Thomas Sauvadet Cette violence est liée à une évolution sur quarante ans. Dans les années 80, le marché du travail et celui du logement sont devenus défavorables aux classes populaires. En même temps est apparu un marché des stupéfiants, d’abord l’héroïne puis le cannabis. Il a créé les conditions d’un trafic professionnalisé à partir des années 90. Dans les quartiers pauvres, des bandes de jeunes se sont identifiées aux gangs juvéniles des ghettos américains, notamment à partir de la deuxième moitié des années 90, avec le succès du gangsta rap. Les bandes ont développé leur influence culturelle, avec la culture gangsta, et leur pouvoir économique, avec le trafic de cannabis. Jusqu’à devenir des organisations sociales incontournables dans certains quartiers pauvres des métropoles.

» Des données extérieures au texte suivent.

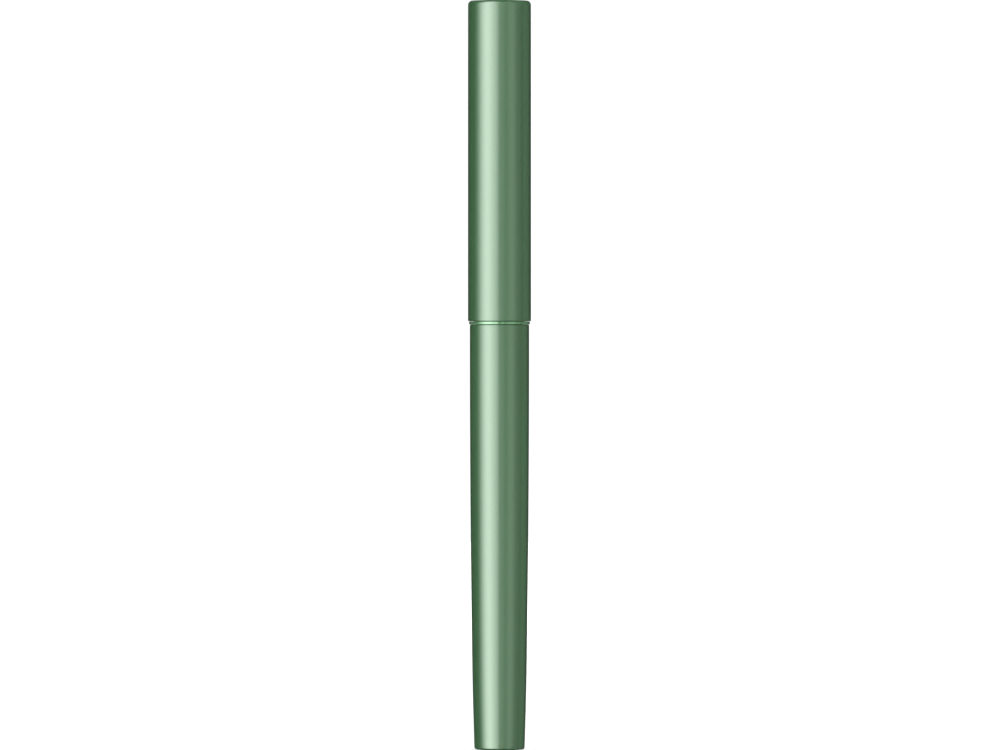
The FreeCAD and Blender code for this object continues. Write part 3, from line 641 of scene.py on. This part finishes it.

Quelle peut être la réponse des pouvoirs publics face à ces problèmes?

Ces problèmes reflètent aussi un dérèglement de la société française, où tous les voyants sont au rouge, en milieu urbain comme rural, ou dans le périurbain comme l’a amplement montré le mouvement des Gilets jaunes. Voilà pourquoi le pouvoir noie le poisson. Des propositions, comme la mise en place de Zones d’éducation prioritaire ou de police de proximité, solutions pas négatives en elles-mêmes, ont peu d’impact face aux causes économiques et culturelles globales qui détruisent notre société.

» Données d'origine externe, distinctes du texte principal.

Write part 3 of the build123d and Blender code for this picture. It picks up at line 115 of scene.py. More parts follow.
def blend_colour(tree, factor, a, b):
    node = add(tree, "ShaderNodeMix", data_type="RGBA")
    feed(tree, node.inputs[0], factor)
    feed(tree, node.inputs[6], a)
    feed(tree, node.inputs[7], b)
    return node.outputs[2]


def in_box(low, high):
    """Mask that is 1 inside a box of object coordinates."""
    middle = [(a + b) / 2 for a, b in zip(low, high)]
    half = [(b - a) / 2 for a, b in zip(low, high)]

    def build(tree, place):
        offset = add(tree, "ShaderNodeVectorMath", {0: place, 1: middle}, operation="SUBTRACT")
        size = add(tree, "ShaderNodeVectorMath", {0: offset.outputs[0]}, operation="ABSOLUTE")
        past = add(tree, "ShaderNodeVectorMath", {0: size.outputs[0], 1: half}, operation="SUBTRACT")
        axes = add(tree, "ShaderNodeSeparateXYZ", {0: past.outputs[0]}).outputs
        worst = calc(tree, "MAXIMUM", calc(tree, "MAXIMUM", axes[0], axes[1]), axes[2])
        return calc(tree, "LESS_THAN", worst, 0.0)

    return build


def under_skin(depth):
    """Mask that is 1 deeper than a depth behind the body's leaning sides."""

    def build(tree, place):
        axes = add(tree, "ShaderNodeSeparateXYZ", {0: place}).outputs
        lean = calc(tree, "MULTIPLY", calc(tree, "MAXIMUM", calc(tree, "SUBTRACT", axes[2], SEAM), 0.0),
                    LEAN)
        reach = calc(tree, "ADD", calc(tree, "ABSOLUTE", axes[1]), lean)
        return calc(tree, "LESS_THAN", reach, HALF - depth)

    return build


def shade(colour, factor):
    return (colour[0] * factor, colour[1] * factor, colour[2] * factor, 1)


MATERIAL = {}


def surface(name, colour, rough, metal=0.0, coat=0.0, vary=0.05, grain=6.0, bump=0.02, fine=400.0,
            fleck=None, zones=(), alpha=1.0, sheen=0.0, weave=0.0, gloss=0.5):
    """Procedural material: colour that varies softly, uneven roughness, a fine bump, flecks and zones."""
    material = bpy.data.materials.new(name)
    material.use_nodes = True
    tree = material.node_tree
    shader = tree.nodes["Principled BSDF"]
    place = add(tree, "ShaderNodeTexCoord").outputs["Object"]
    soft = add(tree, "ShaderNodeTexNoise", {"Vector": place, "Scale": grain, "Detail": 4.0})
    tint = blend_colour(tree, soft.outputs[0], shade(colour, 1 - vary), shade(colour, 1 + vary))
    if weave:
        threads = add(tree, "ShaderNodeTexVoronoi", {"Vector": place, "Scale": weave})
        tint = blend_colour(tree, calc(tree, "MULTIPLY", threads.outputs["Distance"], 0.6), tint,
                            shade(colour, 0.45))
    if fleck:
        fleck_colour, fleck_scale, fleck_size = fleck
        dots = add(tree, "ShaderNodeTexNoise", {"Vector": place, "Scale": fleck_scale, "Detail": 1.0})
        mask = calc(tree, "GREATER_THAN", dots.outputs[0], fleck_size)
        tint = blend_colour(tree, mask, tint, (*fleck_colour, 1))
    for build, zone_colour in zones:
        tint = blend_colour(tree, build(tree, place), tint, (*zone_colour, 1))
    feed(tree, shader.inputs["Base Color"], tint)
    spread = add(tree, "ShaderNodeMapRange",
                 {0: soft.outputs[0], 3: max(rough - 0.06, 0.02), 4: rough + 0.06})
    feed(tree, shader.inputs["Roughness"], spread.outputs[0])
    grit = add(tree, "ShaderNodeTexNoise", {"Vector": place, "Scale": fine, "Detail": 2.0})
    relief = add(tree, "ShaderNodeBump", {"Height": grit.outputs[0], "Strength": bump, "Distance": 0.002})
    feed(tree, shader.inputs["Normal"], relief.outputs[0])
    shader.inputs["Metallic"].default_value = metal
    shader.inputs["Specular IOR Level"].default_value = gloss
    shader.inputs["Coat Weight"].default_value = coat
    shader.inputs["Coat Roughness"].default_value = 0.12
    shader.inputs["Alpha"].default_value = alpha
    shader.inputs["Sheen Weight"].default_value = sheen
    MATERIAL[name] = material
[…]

Nous sommes face à un problème structurel. Il est lié à l’évolution de la société capitaliste. Celle-ci a désindustrialisé le pays tout en glorifiant l’intérêt personnel, a créé du chômage et de la précarité tout en vantant une consommation ostentatoire et effrénée. Tout cela entraîne des comportements antisociaux, marqués par un individualisme exacerbé ou le développement d’organisations sociales claniques qui se comportent en prédateurs, que cela soit dans les hautes sphères ou les bas-fonds.

La gauche a-t-elle aussi failli dans sa politique?

Il y a le tournant de 1983 conduit par le président socialiste François Mitterrand. Il abandonna une politique favorable à la demande au profit d’une politique favorable à l’offre, c’est-à-dire au patronat. Il a ainsi tué la gauche de gouvernement. Dans sa folle course en avant, le parti socialiste a emmené le parti communiste jusqu’au fond du trou. L’acceptation d’un capitalisme sans frontières, la désindustrialisation qui s’ensuit forcément, ont détruit la société. Nous en sommes toujours là aujourd’hui.

Vos propositions pour lutter contre cette violence de jeunes?

Il faut neutraliser les organisations délinquantes voire criminelles du trafic de stupéfiants. Et libérer les quartiers populaires de ces organisations cancéreuses à tendance mafieuse. Il existe dans ces quartiers une cinquantaine de jeunes et une demi-douzaine de familles à juguler. Pour ensuite faire un véritable travail d’éducation populaire, et aussi de prévention. A cet effet, la police et la justice doivent protéger victimes et témoins. Ceci afin de récolter de l’information, et faire tomber ces réseaux. Ensuite espérons que les citoyens réinvestissent l’espace public, le débat et l’action politiques. Pour s’attaquer à la mafia qui nous dirige, pas les voyous des bas-fonds, mais ceux des hautes sphères. Une transformation profonde de la société est nécessaire pour que les bandes peinent à recruter. Ce n’est pas simple.

La dépénalisation du cannabis pourrait-elle être une réponse pour restreindre le trafic?

La France est le pays d’Europe où la consommation est la plus élevée du continent. Face à cette situation, il est possible de réduire la demande. Comment? En favorisant les politiques de prévention et de santé publique. Restreindre l’offre aussi, en s’attaquant aux réseaux de trafic. La dépénalisation de l’usage du cannabis serait un coup dur pour les bandes et ces réseaux de trafic. Mais, si rien d’autre ne change, ces bandes et réseaux développeront d’autres trafics, comme la cocaïne ou les armes. Elles continueront de pourrir la vie des classes populaires prises en étau entre la violence des voyous du bas et celle des voyous d’en haut.